Queda claro que tu biografía no equivale a tu futuro, tampoco eres ni serás el mismo, exceso de velocidad y circunstancia. Entonces recuerdas lo malo cuando lo peor quedó atrás. Las ruinas se fueron llenado de vegetación, también de sombra y carreteras. De ahí la insistencia de reunirte con el futuro. «He cambiado», dices, aunque él intuye el tuétano y esa manera tan tuya de andar con prisa. Le dices que sigue siendo tu refugio, el lugar que mojas cuando lloras. Ahí, bajo el aire cargado de promesas os dais un abrazo largo, cálido. Ya es pasado, por eso lo echarás de menos.

Ilustración: Guy Billout

Cuando ser amigos significa FIN

Con un amigo se comparte intimidad, secretos a salvo de uno mismo. Con tu compañero repartes trozos de vida íntimamente, puede ser también silencio… extraña forma de ser felices en la felicidad ajena. Con un amigo hay un amor incomprensible a veces. Con tu compañero hubo enamoramiento, amor de piso y cooperación en lugar de competencia. Con un amigo vuelas alto, tropiezas en edad y lejanía. Con tu compañero la debilidad es esa forma de quererse entre zonas comunes y espejos a salvo de miradas. ¿Qué sucede cuando el socio quiere ser amigo sin mezcla de erotismo? Que la amistad mata el amor, la pareja mustia, muere. Las plantas seguirán creciendo en la cocina. Ser amigos como forma de final, ¡qué peor tragedia!

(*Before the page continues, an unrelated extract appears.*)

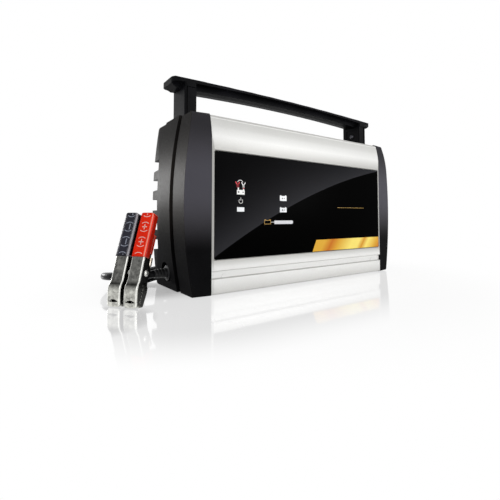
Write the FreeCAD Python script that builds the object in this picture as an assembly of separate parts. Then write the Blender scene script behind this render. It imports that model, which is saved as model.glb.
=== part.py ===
import FreeCAD, Part
import os
from math import acos, asin, cos, degrees, floor, pi, radians, sin, sqrt, tan

# Car battery charger: a case of two covers between two moulded end caps, a carry handle on the caps,
# a charging circuit inside, and a DC cable that ends in two spring clamps.
# Millimetres. X runs along the case, Y from its front to its back, Z up from the floor.
# The origin is under the middle of the case, on the floor.

V = FreeCAD.Vector
os.makedirs("parts", exist_ok=True)

# Overall sizes of the case
cover_length = 282.0
case_height = 190.0
case_depth = 105.0
foot_height = 1.0
running_gap = 0.3

# Front and rear covers
wall = 2.0
cover_drop = 1.3
cover_bottom = 1.5
cover_corner = 2.2
parting_depth = 36.0
channel_low = 17.3
channel_width = 8.6
channel_depth = 2.5
channel_slope = 1.0
label_low = 37.0
label_margin_top = 40.0
label_margin_end = 3.0
label_recess = 1.2
label_lip = 0.8
label_thickness = 0.9
label_gap = 0.2
label_corner = 1.5
lens_gap = 0.05
band_setback = 4.5
band_round = 3.8
cover_end_chamfer = 2.5
cover_end_setback = 0.8
cover_end_slope = 1.12
rear_corner_round = 4.0
rear_setback = 0.8
louvre_rows = 8
louvre_pitch = 9.0
louvre_length = 62.0
louvre_width = 3.4

# End caps
side_reach = 30.5
side_drop = 10.0
front_strip_inset = 1.5
groove_start = 33.0
groove_width = 5.5
groove_depth = 4.0
bevel_setback = 4.2
taper_start = 60.0
taper = 5.2
taper_drop = 6.5
seat_rise = 2.0
seat_length = 37.5
rear_top_chamfer = 1.5
cap_wall = 2.5
vent_count = 5
vent_pitch = 23.4
vent_height = 13.0
vent_depth = 27.0
vent_step = 4.0
vent_reach = 13.0
vent_slit = 3.0
vent_top_margin = 48.0
groove_to_vent = 14.0

# Feet
foot_radius = 6.0
foot_stem_radius = 2.5
foot_stem = 4.0
foot_x_inset = 10.0
foot_y = 38.0

# Carry handle
handle_height = 46.4
handle_depth = 36.0
handle_setback = 34.0
handle_overhang = 29.0
grip_corner = 8.0
grip_top_drop = 2.9
grip_belly_drop = 3.5
grip_lip = 3.0
grip_belly = 8.7
post_inner = 1.0
post_width = 14.5
post_depth = 34.0
post_wall = 3.0
post_rim = 2.0
post_groove = 1.3
post_recess = 1.0
post_corner = 2.5
post_top_step = 11.5
grip_edge = 2.0
grip_end_lift = 7.6
grip_lift_start = 16.0
spigot_height = 30.0
spigot_length = 25.0
spigot_wall = 1.8
spigot_corner = 1.5
screw_height = 20.7
screw_shank = 9.0
screw_radius = 1.9
screw_head_radius = 3.7
screw_head = 1.9

# Screws of the rear cover
boss_x_inset = 17.0
boss_z_inset = 18.0
boss_radius = 4.5
tube_radius = 6.0
counterbore_radius = 3.8
case_screw_radius = 1.5
case_screw_head_radius = 3.4
case_screw_head = 2.4
case_screw_length = 16.0
tube_floor = 4.0

# Cable entries
gland_y = 9.5
gland_z = 18.7
recess_radius = 12.0
recess_reach = 22.0
ring_radius = 8.6
ring_thickness = 2.4
relief_length = 16.0
relief_start_wall = 1.6
relief_end_wall = 0.6
relief_rib = 0.35
relief_pitch = 3.4
relief_flange_radius = 8.2
entry_gap = 0.4
bushing_flange = 2.0
bushing_bore = 3.9
bushing_length = 13.0

# DC cable, its coil, the splitter and the leads to the clamps
cable_diameter = 8.0
lead_diameter = 5.0
coil_turns = 3.5
coil_outer_radius = 50.0
turn_gap = 0.8
coil_center = V(-55.0, 114.5, 0.0)
stub_length = 8.0
tie_width = 8.0
tie_thickness = 0.7
tie_gap = 0.3
splitter_length = 26.0
coil_pitch = cable_diameter + turn_gap
coil_rest = cable_diameter / 2 + tie_gap + tie_thickness
relief_start_radius = cable_diameter / 2 + relief_start_wall
relief_end_radius = cable_diameter / 2 + relief_end_wall
entry_radius = relief_start_radius + entry_gap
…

En ese instante, todos recibimos el golpe de la misma forma, un ciervo en medio de la carretera, resplandor, impacto. Si tengo amigos, ¿por qué habría de tener uno más que pide serlo? No lo vimos venir, tampoco hubo esas primeras veces en las que descubrir en otros una extensión de lo que somos o queremos ser, margen de mejora. Simplemente llega su cuchillo. En cambio, la persona que lo clava respira aliviada. La herida en el que deja de querer: carga en vida. Resulta que la carga eras tú, amigo.

Entonces llega el momento de la duda por haber perdido el tiempo mucho tiempo. A veces años, décadas con niños corriendo por la casa y la promesa de compartir fosa. Cierto, la amistad abunda menos que el amor, una palabra malgastada por las circunstancias y la prisa, sístole, diástole, sin embargo, poco consuela intercambiar noches diarias por mensajes de texto o una felicitación en fin de año. Esa es la amistad que se propone de momento, otro final. Menos significa nada o un recuerdo. Ser amigos, abrazo tibio del amor entre exparejas, verano como preludio del invierno.